#### TASK OBJECTIVE
Reproduce, exactly and in full, only the lines below from the one containing "low, waxy sheen." through the one containing "if empty is".

● ● ●

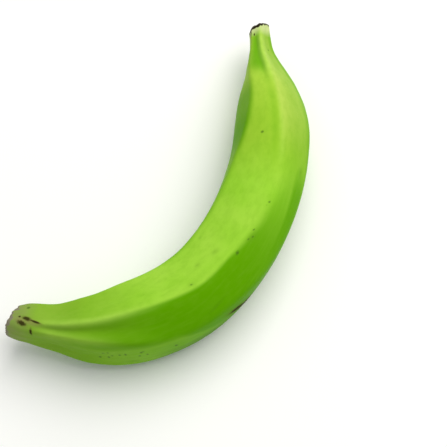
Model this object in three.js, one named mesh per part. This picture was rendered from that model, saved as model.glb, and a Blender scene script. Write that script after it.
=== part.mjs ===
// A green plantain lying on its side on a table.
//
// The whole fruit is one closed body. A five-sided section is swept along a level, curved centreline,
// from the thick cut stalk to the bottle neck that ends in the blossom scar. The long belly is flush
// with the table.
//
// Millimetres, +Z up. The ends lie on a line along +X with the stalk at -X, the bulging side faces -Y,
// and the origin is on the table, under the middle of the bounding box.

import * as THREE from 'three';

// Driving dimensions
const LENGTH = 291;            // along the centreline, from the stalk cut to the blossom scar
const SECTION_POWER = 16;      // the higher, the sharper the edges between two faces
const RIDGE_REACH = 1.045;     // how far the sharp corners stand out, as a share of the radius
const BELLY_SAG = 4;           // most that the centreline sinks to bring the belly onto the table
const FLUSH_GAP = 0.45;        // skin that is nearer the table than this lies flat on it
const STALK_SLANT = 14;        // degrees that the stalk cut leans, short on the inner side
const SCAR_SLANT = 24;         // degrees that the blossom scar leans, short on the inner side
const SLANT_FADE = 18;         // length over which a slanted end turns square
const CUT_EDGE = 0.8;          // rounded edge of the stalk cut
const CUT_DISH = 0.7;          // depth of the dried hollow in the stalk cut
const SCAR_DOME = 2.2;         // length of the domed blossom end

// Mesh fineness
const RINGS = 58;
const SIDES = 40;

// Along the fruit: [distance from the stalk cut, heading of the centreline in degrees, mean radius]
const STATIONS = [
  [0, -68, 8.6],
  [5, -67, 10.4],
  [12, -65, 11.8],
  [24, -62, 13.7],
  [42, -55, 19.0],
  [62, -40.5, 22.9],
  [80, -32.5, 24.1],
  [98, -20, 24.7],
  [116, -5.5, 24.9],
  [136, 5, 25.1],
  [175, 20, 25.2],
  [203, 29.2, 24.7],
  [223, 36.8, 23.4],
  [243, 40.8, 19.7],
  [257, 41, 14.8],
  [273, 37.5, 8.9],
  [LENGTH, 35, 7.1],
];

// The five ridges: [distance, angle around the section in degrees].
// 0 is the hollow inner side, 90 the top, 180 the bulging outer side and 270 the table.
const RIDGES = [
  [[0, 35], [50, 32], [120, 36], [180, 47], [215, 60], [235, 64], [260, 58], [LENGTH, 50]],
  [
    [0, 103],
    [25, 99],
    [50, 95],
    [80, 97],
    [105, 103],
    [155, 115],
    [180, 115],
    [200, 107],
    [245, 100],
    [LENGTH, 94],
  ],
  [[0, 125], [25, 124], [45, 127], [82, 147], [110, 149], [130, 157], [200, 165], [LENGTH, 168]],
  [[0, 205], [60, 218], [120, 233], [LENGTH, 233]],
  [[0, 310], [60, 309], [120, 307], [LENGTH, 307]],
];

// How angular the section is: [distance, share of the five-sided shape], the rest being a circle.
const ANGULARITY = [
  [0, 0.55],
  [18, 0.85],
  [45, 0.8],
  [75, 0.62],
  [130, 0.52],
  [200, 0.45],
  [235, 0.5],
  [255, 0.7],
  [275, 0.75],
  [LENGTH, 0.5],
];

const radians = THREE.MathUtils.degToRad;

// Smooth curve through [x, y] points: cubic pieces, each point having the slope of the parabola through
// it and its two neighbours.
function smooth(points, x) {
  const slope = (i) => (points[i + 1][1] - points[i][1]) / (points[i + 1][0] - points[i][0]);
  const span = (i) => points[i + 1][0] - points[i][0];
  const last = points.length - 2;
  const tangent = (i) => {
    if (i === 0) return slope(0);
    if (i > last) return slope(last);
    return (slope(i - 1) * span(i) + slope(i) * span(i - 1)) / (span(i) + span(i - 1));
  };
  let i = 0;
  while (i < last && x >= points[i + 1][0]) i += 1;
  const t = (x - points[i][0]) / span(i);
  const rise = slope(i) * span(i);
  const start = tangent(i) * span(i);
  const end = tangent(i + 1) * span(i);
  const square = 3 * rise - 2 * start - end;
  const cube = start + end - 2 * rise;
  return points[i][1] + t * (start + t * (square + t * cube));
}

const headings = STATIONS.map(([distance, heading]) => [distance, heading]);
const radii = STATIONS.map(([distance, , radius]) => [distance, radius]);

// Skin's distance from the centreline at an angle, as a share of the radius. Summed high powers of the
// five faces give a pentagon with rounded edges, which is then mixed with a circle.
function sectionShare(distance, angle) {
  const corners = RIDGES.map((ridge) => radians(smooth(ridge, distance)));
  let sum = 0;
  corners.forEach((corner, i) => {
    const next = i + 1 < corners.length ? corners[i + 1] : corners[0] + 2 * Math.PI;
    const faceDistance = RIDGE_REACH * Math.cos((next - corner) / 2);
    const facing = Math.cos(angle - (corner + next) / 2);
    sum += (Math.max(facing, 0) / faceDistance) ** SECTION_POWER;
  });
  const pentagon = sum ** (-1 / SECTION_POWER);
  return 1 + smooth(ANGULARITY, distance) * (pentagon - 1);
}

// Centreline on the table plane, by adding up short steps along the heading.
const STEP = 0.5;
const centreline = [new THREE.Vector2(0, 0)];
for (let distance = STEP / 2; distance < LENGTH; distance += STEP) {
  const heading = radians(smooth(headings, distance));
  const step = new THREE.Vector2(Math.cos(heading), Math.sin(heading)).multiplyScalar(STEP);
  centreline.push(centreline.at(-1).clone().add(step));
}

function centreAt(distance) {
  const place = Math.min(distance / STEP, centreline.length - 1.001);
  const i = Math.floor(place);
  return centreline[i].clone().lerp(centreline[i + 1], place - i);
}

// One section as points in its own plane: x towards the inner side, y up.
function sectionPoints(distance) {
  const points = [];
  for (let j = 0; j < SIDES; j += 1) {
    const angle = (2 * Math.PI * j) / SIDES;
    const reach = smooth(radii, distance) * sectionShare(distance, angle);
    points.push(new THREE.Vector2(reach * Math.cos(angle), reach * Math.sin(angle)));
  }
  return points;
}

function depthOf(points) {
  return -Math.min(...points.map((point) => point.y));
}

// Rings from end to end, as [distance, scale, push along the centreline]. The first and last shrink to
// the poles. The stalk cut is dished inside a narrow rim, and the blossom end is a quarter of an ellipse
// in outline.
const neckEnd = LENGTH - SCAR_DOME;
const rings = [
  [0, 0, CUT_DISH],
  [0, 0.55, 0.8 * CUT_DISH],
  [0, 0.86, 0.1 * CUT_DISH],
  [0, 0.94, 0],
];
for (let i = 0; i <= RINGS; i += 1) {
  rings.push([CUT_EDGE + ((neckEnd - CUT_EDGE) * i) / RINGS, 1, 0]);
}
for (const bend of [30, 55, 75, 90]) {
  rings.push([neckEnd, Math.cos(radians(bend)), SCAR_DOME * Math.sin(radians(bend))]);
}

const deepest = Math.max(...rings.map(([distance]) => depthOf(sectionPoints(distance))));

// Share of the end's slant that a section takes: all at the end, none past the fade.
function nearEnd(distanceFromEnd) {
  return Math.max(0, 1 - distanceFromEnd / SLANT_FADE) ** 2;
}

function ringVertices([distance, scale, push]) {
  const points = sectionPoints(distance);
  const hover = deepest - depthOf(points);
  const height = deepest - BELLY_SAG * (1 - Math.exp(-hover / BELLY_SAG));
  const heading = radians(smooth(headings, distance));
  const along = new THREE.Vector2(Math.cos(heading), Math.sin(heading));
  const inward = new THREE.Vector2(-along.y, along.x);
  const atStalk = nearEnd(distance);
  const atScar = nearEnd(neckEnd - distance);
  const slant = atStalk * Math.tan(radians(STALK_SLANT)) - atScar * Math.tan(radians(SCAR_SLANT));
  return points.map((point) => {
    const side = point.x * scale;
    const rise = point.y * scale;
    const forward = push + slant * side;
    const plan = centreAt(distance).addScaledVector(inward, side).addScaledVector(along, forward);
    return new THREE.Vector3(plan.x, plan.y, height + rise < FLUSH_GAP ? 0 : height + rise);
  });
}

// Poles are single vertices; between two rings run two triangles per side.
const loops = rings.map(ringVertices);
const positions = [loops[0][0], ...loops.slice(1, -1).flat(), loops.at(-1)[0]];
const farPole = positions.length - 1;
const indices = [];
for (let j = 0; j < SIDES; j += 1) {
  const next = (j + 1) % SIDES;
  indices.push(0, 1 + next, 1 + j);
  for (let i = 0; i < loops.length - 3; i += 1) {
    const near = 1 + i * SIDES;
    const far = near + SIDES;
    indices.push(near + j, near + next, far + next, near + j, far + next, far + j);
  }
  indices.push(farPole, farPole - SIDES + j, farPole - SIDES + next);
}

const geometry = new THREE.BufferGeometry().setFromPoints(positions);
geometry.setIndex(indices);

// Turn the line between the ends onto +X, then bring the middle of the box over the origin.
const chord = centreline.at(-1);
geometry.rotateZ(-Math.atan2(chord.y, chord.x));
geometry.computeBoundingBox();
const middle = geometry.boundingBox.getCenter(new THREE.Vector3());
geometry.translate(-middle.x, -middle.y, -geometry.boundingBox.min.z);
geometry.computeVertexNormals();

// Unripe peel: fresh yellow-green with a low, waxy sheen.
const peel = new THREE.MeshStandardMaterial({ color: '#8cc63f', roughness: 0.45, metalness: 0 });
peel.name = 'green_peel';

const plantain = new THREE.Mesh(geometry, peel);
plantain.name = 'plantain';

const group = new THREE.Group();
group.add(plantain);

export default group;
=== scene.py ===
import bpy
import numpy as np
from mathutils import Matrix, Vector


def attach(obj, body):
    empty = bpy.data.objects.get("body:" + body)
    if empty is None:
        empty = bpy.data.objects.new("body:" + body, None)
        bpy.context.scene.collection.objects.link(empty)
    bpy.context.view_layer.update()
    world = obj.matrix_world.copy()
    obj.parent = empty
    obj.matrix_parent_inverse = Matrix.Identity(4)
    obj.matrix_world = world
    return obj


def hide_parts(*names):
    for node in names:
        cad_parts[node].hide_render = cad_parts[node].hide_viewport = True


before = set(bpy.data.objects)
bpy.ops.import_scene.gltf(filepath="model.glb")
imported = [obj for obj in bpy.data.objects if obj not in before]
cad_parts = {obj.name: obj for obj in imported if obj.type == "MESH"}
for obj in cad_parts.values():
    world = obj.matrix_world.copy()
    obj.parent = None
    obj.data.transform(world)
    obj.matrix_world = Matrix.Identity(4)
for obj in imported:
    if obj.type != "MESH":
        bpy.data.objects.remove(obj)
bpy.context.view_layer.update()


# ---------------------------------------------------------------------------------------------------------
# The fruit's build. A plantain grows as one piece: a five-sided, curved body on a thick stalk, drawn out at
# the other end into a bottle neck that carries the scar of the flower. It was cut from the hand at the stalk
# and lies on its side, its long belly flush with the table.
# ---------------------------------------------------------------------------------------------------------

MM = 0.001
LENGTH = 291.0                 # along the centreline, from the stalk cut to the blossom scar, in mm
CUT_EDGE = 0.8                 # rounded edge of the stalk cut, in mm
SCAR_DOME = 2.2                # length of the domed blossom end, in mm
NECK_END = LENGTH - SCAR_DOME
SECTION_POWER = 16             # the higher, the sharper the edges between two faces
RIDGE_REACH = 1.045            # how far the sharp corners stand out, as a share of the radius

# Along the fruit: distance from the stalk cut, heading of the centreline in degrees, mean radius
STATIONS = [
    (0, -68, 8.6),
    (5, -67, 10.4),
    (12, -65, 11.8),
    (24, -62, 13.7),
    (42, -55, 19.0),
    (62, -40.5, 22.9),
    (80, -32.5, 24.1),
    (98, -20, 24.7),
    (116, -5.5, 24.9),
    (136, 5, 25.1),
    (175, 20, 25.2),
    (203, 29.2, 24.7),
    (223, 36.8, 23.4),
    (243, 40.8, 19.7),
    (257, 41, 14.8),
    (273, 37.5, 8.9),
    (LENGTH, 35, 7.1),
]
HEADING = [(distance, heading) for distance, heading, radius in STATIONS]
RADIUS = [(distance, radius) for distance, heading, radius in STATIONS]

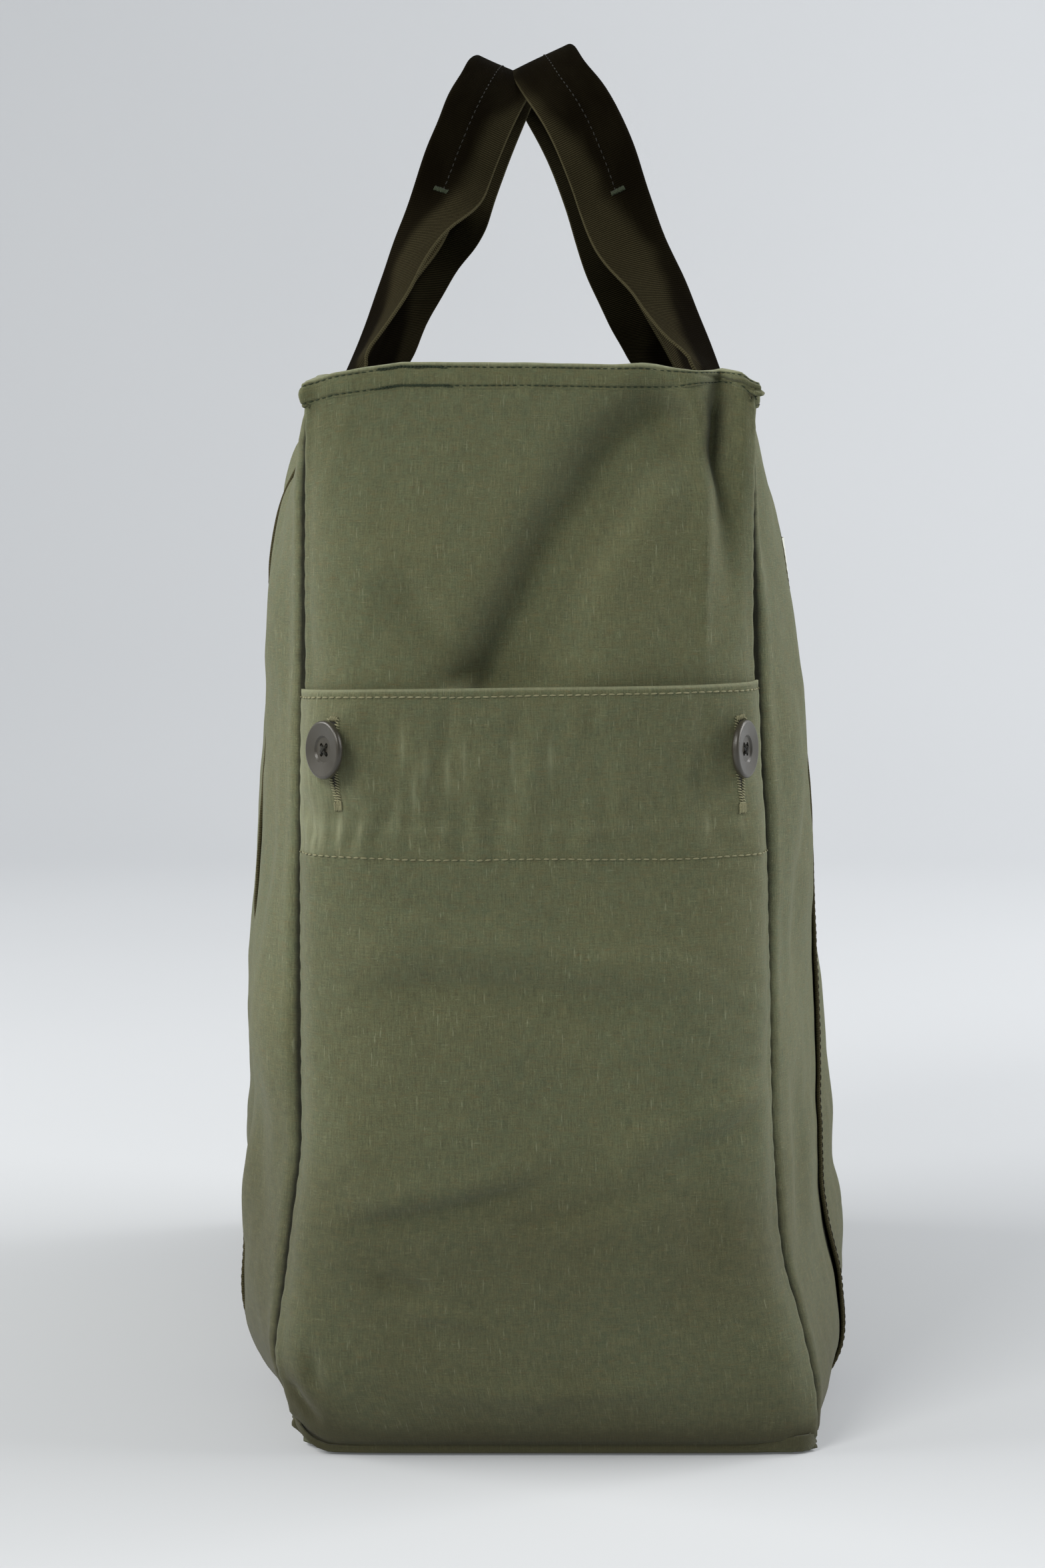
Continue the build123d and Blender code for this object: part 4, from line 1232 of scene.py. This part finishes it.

● ● ●

#### FULL RESPONSE
// Unripe peel: fresh yellow-green with a low, waxy sheen.
const peel = new THREE.MeshStandardMaterial({ color: '#8cc63f', roughness: 0.45, metalness: 0 });
peel.name = 'green_peel';

const plantain = new THREE.Mesh(geometry, peel);
plantain.name = 'plantain';

const group = new THREE.Group();
group.add(plantain);

export default group;
=== scene.py ===
import bpy
import numpy as np
from mathutils import Matrix, Vector


def attach(obj, body):
    empty = bpy.data.objects.get("body:" + body)
    if empty is None:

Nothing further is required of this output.